Every day except Sundays, Camano would depart Coupeville at 7:00 am southbound, stopping at Oak Harbor at 7:30 am, Camano Island at 8:15 am, Langley at 9:15 am, Clinton, Washington at 9:45 am, arriving in Everett at 10:15 am. Camano would depart Everett headed northbound at 3:00 pm. Stops were made depending on call at Brown's Point. San de Fuca, and Saratoga.

Camano was too small to have sleeping quarters or a galley. The crew's work day began 6:00 am, and they ate breakfast in the morning before work. The crew didn't eat dinner until after the work day was complete, which was at 11:30 pm. Lunch was a cold meal, with coffee heated up on the head of the high-pressure steam cylinder.

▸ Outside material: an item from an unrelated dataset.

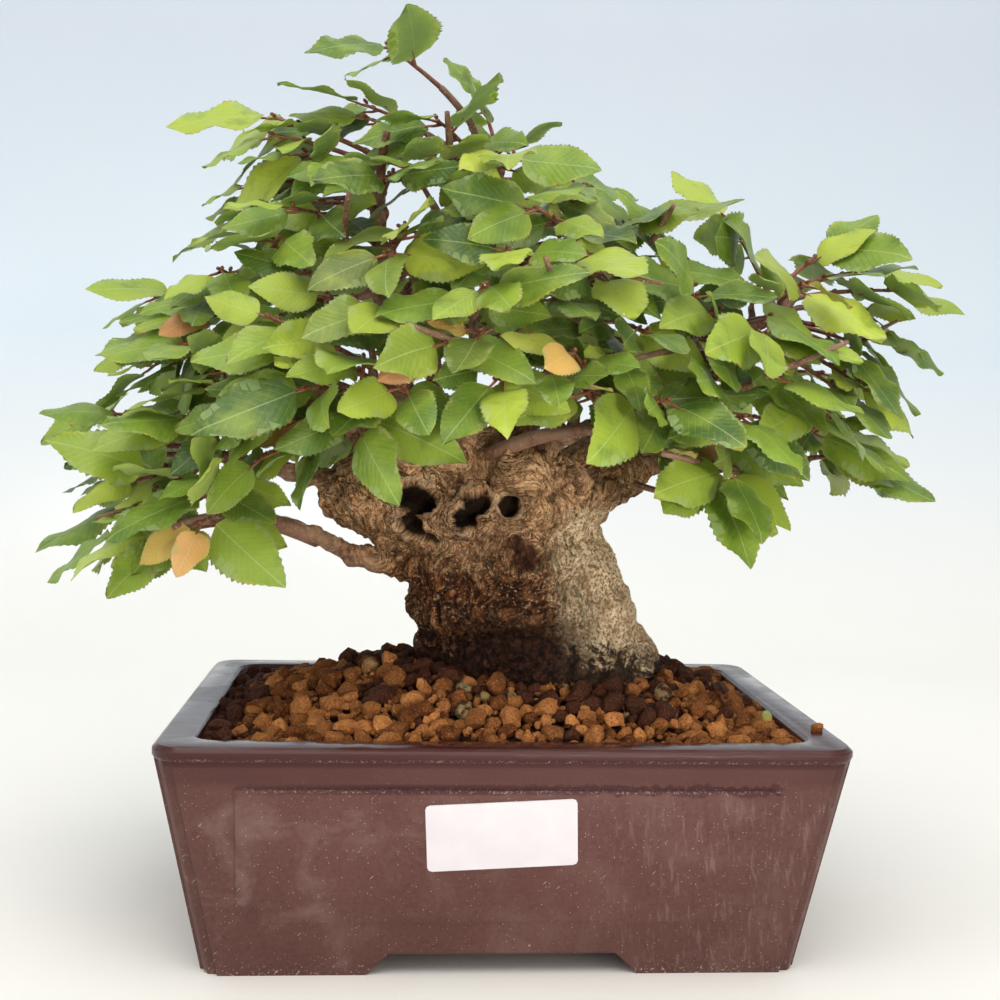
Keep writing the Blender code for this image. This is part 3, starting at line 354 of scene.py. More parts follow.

In March 1907, Camano towed the sternwheeler Fairhaven off the beach. Fairhaven had been blown onto the dock at Coupeville during a gale, and then on to the shore, suffering substantial damage.

Camano was also placed on a route running from downtown Seattle to Alki Point. It cost 10 cents to ride the boat on this run.

==Sale to KCTC==
Camano was sold to the Kitsap County Transportation Company and renamed Tolo. In November, 1915, Kitsap County Transportation Company purchased Camano for $15,000.

==Accidents==
Camano was involved in several accidents. In one instance, on August 16, 1912, the much larger steel-hulled steamship Sioux, coming in from Seattle, was approaching the Everett dock. From the bridge, Capt. William Thorton of Sioux signaled the engine room for "half astern" to slow the vessel down. Instead the engine room gave him "half ahead" which caused the steamer to ram into the dock. Captain Thorton then signaled for "full astern".

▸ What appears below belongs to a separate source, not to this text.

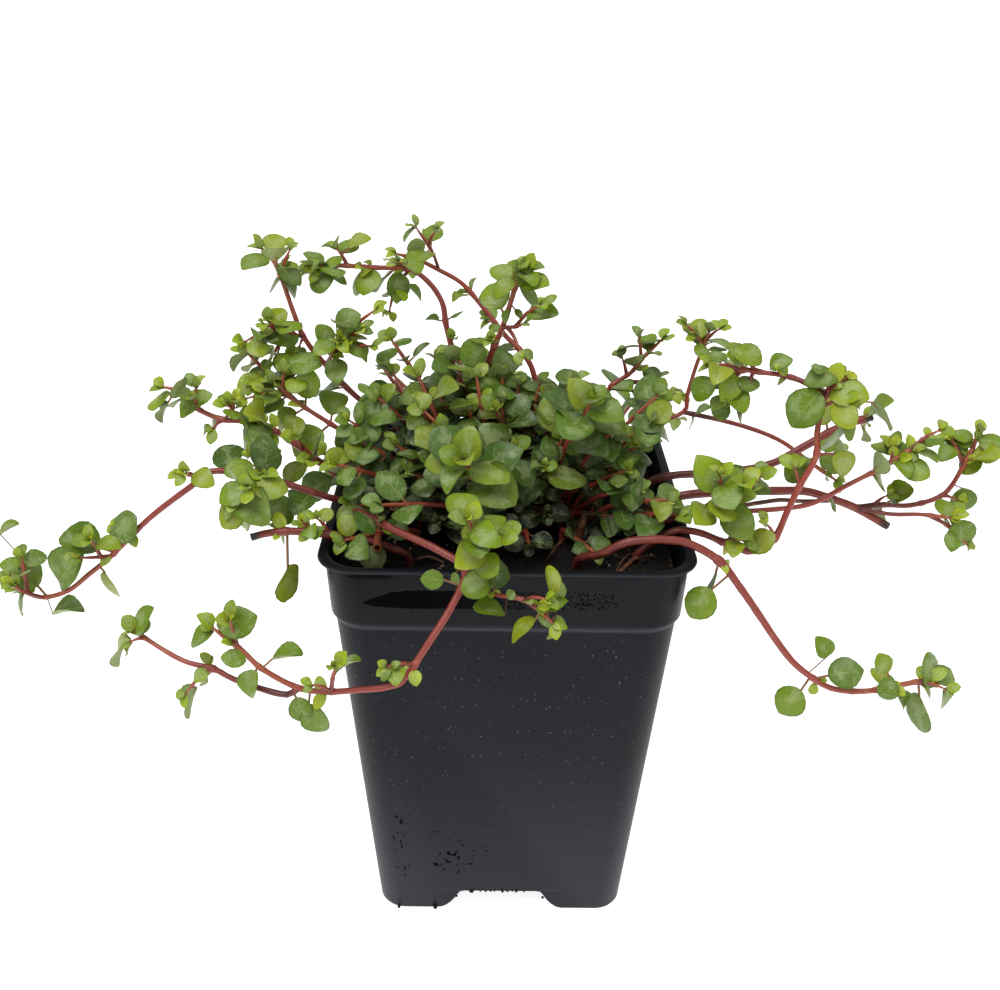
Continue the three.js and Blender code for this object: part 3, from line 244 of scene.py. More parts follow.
# Stems whose course shows in the photograph, the same as in the solids, each with its root on the
# soil. A shoot is its route, its girth at both ends, its leaves and its tip. The route is the middle
# line from the root or fork up. A leaf is [place counted in route points, turn about the stem in
# degrees from upwards, blade length, stalk length], and grows a pair unless a fifth value says 1.
# A tip is [blade length, pairs crowded there].
SPRAYS = [
    Spray("spray_top_left", [-8, 0], [
        Shoot([[-11, 5, 133], [-25, 8, 142], [-43, 10, 153], [-54, 12, 164], [-60, 13, 172],
               [-63, 14, 180], [-67, 16, 192], [-71, 17, 197]],
              [1.5, 0.8], [[1.6, 90, 9, 2], [2.4, 0, 9, 3], [4.1, 90, 9, 2], [6, -70, 10, 4]], [8, 2]),
        Shoot([[-60, 13, 172], [-65, 9, 175], [-70, 6, 178]],
              [0.7, 0.6], [[1.2, 60, 7, 1]], [7, 1]),
        Shoot([[-54, 12, 164], [-51, 7, 169], [-49, 4, 174]],
              [0.7, 0.6], [[1, 0, 8, 2]], [7, 1]),
    ]),
    Spray("spray_left_crest", [-22, -4], [
        Shoot([[-32, -3, 138], [-50, -2, 150], [-60, -2, 157], [-67, -2, 163]],
              [1.3, 0.8], [[0.5, 0, 9, 3], [1.1, 80, 10, 3], [1.8, 10, 9, 3], [2.4, 80, 8, 2]], [9, 2]),
        Shoot([[-60, -2, 157], [-69, 3, 164], [-76, 6, 170]],
              [0.8, 0.6], [[1, 70, 8, 2], [1.5, 0, 7, 1]], [7, 1]),
    ]),
    Spray("spray_arch", [-6, 18], [
        Shoot([[-9, 20, 134], [-15, 24, 152], [-17, 26, 164], [-19, 28, 172], [-20, 29, 178],
               [-24, 30, 184], [-30, 30, 188], [-41, 28, 189], [-50, 26, 190], [-58, 24, 190]],
              [1.5, 0.8], [[1.2, 80, 8, 2], [3.1, 60, 5, 2], [6.4, 170, 10, 3], [6.9, 80, 8, 1],
               [7.2, 0, 8, 2], [8.2, 180, 9, 2, 1], [8.6, 60, 7, 1]], [8, 2]),
        Shoot([[-30, 30, 188], [-34, 28, 183], [-36, 27, 176]],
              [0.7, 0.6], [[1, 90, 6, 1]], [5, 1]),
    ]),
    Spray("spray_back_arch", [12, 30], [
        Shoot([[12, 34, 134], [8, 40, 154], [-1, 46, 163], [-9, 50, 172], [-15, 52, 178], [-22, 52, 182],
               [-29, 50, 186], [-35, 48, 188]],
              [1.4, 0.8], [[0.6, 60, 9, 2], [1.5, 100, 8, 2], [3.4, 80, 6, 2], [6, 180, 7, 1]], [7, 1]),
        Shoot([[-22, 52, 182], [-24, 51, 188], [-27, 50, 193], [-29, 50, 196]],
              [0.7, 0.6], [[1.2, 90, 9, 3]], [7, 1]),
    ]),
    Spray("spray_top_middle", [-10, 10], [
        Shoot([[-12, 10, 136], [-11, 10, 153], [-7, 8, 163], [-5, 7, 170], [-2, 6, 178], [1, 4, 189],
               [2, 3, 195]],
              [1.5, 0.9], [[1.2, 90, 10, 2], [2.1, 0, 10, 2], [3.3, 100, 11, 5], [4.3, 90, 11, 3],
               [5.2, 90, 10, 2], [5.2, 0, 9, 2]], [9, 2]),
        Shoot([[-2, 6, 178], [2, 1, 180], [4, -2, 182]],
              [0.7, 0.6], [], [6, 1]),
    ]),
    Spray("spray_left", [-30, -2], [
        Shoot([[-33, -6, 131], [-46, -10, 137], [-52, -12, 142], [-58, -12, 147], [-66, -12, 153],
               [-73, -11, 155], [-80, -10, 155], [-87, -8, 157], [-94, -6, 162], [-97, -6, 163]],
              [1.4, 0.8], [[1.4, 0, 9, 2], [2.4, 170, 9, 3], [3.3, 80, 9, 2], [4.2, 10, 10, 2],
               [4.6, 170, 8, 2], [6.2, 180, 8, 1, 1], [7.6, 170, 8, 2], [8, 20, 9, 2]], [7, 1]),
        Shoot([[-80, -10, 155], [-77, -12, 159], [-76, -13, 162]],
              [0.7, 0.6], [], [6, 1]),
    ]),
    Spray("spray_far_left", [-36, -12], [
        Shoot([[-41, -16, 132], [-50, -22, 137], [-66, -25, 144], [-80, -27, 147], [-86, -28, 143],
               [-98, -30, 134], [-110, -30, 122], [-117, -30, 116], [-124, -29, 110], [-132, -28, 107],
               [-138, -26, 108], [-142, -25, 112]],
              [1.4, 0.8], [[1.3, 90, 9, 2], [2, 10, 11, 2], [2.5, 90, 11, 3], [5.9, 10, 10, 4],
               [8.8, 20, 10, 4], [10.1, 170, 7, 1, 1]], [6, 1]),
        Shoot([[-66, -25, 144], [-70, -31, 143], [-73, -35, 142]],
              [0.8, 0.6], [[1, 0, 10, 2]], [10, 2]),
        Shoot([[-80, -27, 147], [-85, -30, 147], [-88, -31, 148]],
              [0.7, 0.6], [], [6, 1]),
        Shoot([[-110, -30, 122], [-114, -33, 123], [-117, -35, 124]],
              [0.7, 0.6], [], [7, 1]),
        Shoot([[-132, -28, 107], [-135, -32, 111], [-137, -34, 114]],
              [0.7, 0.6], [], [7, 1]),
    ]),
    Spray("spray_over_rim", [-40, -18], [
        Shoot([[-43, -25, 134], [-38, -35, 138], [-30, -43, 138], [-18, -52, 137], [-11, -57, 134],
               [-14, -62, 127], [-20, -68, 119], [-26, -72, 111], [-31, -73, 109], [-37, -74, 109],
               [-44, -75, 109], [-52, -75, 110], [-61, -74, 115], [-66, -72, 119], [-73, -70, 124]],
              [1.6, 0.8], [[1.5, 60, 8, 2], [4, 90, 9, 3], [7.2, 0, 5, 1, 1], [10, 20, 7, 3, 1],
               [11, 170, 10, 2, 1], [12.1, 10, 8, 3]], [9, 2]),
        Shoot([[-11, -57, 134], [-8, -58, 140], [-6, -60, 144]],
              [1, 0.7], [[0.8, 80, 9, 2]], [9, 2]),
        Shoot([[-11, -57, 134], [-6, -60, 130], [-1, -63, 130], [3, -64, 130], [7, -66, 129]],
              [0.9, 0.6], [[1.1, 170, 6, 2], [2.6, 100, 7, 2]], [8, 2]),
        Shoot([[-44, -75, 109], [-46, -77, 112], [-48, -78, 113]],
              [0.7, 0.6], [], [5, 1]),
        Shoot([[-52, -75, 110], [-56, -75, 108], [-68, -72, 110], [-74, -70, 112], [-82, -68, 113],
               [-91, -64, 116], [-95, -62, 118]],
              [1.1, 0.7], [[3, 175, 7, 4]], [9, 2]),
    ]),
    Spray("spray_over_corner", [19, -36], [
        Shoot([[20, -39, 128], [25, -42, 131], [31, -43, 135], [37, -43, 136], [42, -43, 136],
               [48, -43, 135], [56, -45, 131], [62, -47, 124], [68, -49, 116], [73, -50, 109],
               [78, -51, 103], [84, -51, 98], [89, -51, 95], [95, -51, 94], [102, -49, 93], [111, -46, 93],
               [118, -45, 94]],
              [1.7, 0.9], [[6, 175, 10, 6, 1], [6, 5, 8, 4, 1], [11, 170, 10, 4], [13, 20, 10, 2, 1],
               [14.3, 10, 9, 1], [14.3, 90, 8, 1], [15.8, 170, 10, 3]], [9, 2]),
    ]),
    Spray("spray_riser", [36, -30], [
        Shoot([[40, -30, 128], [46, -30, 132], [53, -31, 132], [61, -32, 129], [68, -32, 127],
               [74, -30, 130], [77, -28, 137], [80, -26, 144], [84, -24, 152], [84, -22, 159],
               [85, -20, 167], [87, -18, 171]],
              [1.4, 1], [[3.7, 0, 8, 1], [5, 10, 7, 3, 1], [8.2, 90, 11, 3], [10.2, 80, 11, 3],
               [10.5, 0, 10, 3]], [10, 2]),
        Shoot([[85, -20, 169], [80, -16, 171], [75, -14, 172], [70, -12, 172], [65, -10, 172],
               [61, -8, 170]],
              [1.1, 0.8], [[1.6, 10, 7, 2, 1], [3.2, 0, 10, 2, 1], [4, 170, 8, 2]], [9, 2]),
    ]),
    Spray("stem_cut_right", [38, 0], [
        Shoot([[42, 0, 132], [50, 0, 135], [64, 0, 136], [78, 0, 139], [88, 2, 144], [99, 4, 150],
               [108, 6, 152]],
              [1.6, 1.5], [[4.6, 170, 9, 3], [5.6, 10, 8, 4]]),
    ]),
    Spray("spray_right_crest", [30, 14], [
        Shoot([[33, 16, 132], [42, 17, 142], [54, 18, 148], [55, 19, 153], [57, 20, 162], [60, 20, 173]],
              [1.3, 0.7], [[1.1, 0, 9, 2], [4.5, 90, 6, 2]], [8, 2]),
        Shoot([[54, 18, 148], [59, 18, 147], [68, 18, 145], [77, 16, 143], [85, 14, 140], [94, 12, 134],
               [101, 9, 130]],
              [1, 0.8], [[0.7, 10, 5, 1], [5.4, 80, 6, 2]], [7, 1]),
    ]),
    Spray("spray_far_right", [37, -14], [
        Shoot([[41, -14, 131], [50, -14, 135], [64, -13, 136], [77, -12, 136], [86, -12, 136],
               [93, -12, 134], [101, -12, 131], [111, -14, 126]],
              [1.9, 1.5], [[1.8, 10, 8, 2]]),
        Shoot([[101, -12, 131], [110, -10, 131], [119, -8, 130], [129, -6, 133], [134, -4, 142],
               [137, -2, 148]],
              [1.1, 0.8], [[1, 10, 8, 3], [2.3, 80, 6, 2], [4.1, 80, 8, 3]], [8, 2]),
        Shoot([[101, -12, 131], [110, -16, 131], [118, -18, 132], [126, -20, 132]],
              [0.9, 0.7], [[2.4, 10, 7, 1], [2.8, 80, 8, 1]], [8, 2]),
    ]),
    Spray("spray_right_low", [34, -21], [
        Shoot([[38, -22, 128], [45, -22, 131], [52, -22, 133], [62, -22, 134], [75, -22, 135],
               [86, -20, 136], [96, -18, 141], [106, -16, 146], [112, -15, 150], [116, -14, 152]],
              [1.1, 0.8], [[5.4, 170, 6, 2], [6.6, 10, 8, 2], [7.4, 80, 9, 2], [8, 0, 9, 2]], [8, 2]),
        Shoot([[52, -22, 133], [56, -27, 139], [60, -31, 144]],
              [1, 0.7], [[0.9, 80, 10, 3], [1.4, 0, 11, 3]], [11, 2]),
    ]),
    Spray("spray_right_back", [22, 20], [
        Shoot([[25, 22, 134], [31, 24, 152], [38, 25, 158], [42, 26, 163], [47, 27, 168]],
              [1.2, 0.7], [[1.2, 80, 9, 2], [2.2, 10, 7, 2], [3.2, 80, 6, 1]], [7, 1]),
    ]),
    Spray("stem_cut_left", [-27, -33], [
        Shoot([[-30, -34, 127], [-41, -35, 131], [-56, -37, 134], [-64, -38, 134], [-69, -39, 133]],
              [1.6, 1.3], [[1.9, 175, 9, 6, 1], [2.4, 0, 5, 1]]),
    ]),
    Spray("spray_back_left", [-30, 30], [
        Shoot([[-32, 36, 131], [-36, 45, 135], [-40, 54, 136], [-44, 63, 131], [-46, 70, 122],
               [-47, 74, 112]],
              [1.4, 0.8], [[0.6, 20, 9, 2], [1.8, 90, 9, 2], [3, 0, 9, 3], [4, 90, 8, 2]], [8, 2]),
    ]),
    Spray("spray_back_middle", [-4, 37], [
        Shoot([[-3, 41, 131], [-2, 48, 136], [0, 56, 137], [1, 64, 134], [3, 71, 128], [6, 75, 120]],
              [1.4, 0.8], [[0.8, 0, 9, 2], [2, 90, 9, 2], [3.1, 10, 9, 3], [4.1, 80, 8, 2]], [8, 2]),
    ]),
    Spray("spray_back_right", [30, 33], [
        Shoot([[33, 37, 131], [38, 45, 135], [43, 54, 137], [48, 61, 135], [54, 67, 130], [61, 71, 124]],
              [1.4, 0.8], [[0.7, 10, 9, 2], [1.8, 90, 9, 2], [3, 0, 9, 3], [4, 80, 8, 2]], [8, 2]),
    ]),
]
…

Another mistake was made and the Sioux went full ahead, smashing into Camanos stern, driving Camano forward into the 75 ft gasoline launch Island Flyer which in turn struck the newly built motor launch Alverene. Island Flyer was sunk as a result and Alverene was seriously damaged. Camano then sank at the dock. The small launch Arrow was demolished and the steam launches Ranger and Daphne suffered lesser damage. The total damage was valued at $30,000. It turned out that an engine room assistant, known as an oiler had been left in charge of the telegraph. No one was killed although there was at least one close call.

On March 1, 1914, in Elliott Bay, Camano collided with Modoc not far from the piers of the central Seattle waterfront. The collision was ruled to have been Modoc′s fault.

==Sinking==
In November, 1917, under the command of Capt. George Benson, Tolo was en route from Seattle to Bainbridge Island in a heavy fog with eight crew and 53 passengers on board. The tug Magic (67 gross tons) collided with Camano, and Camano sank in less than eight minutes. Magic sent off distress signals. H.B. Kennedy responded. The skillful crew of the Kennedy, with the aid of Magic, was able to rescue most of the people from Camano. Four people died however, two women and one man from the passengers, and from the crew, the Chinese cook.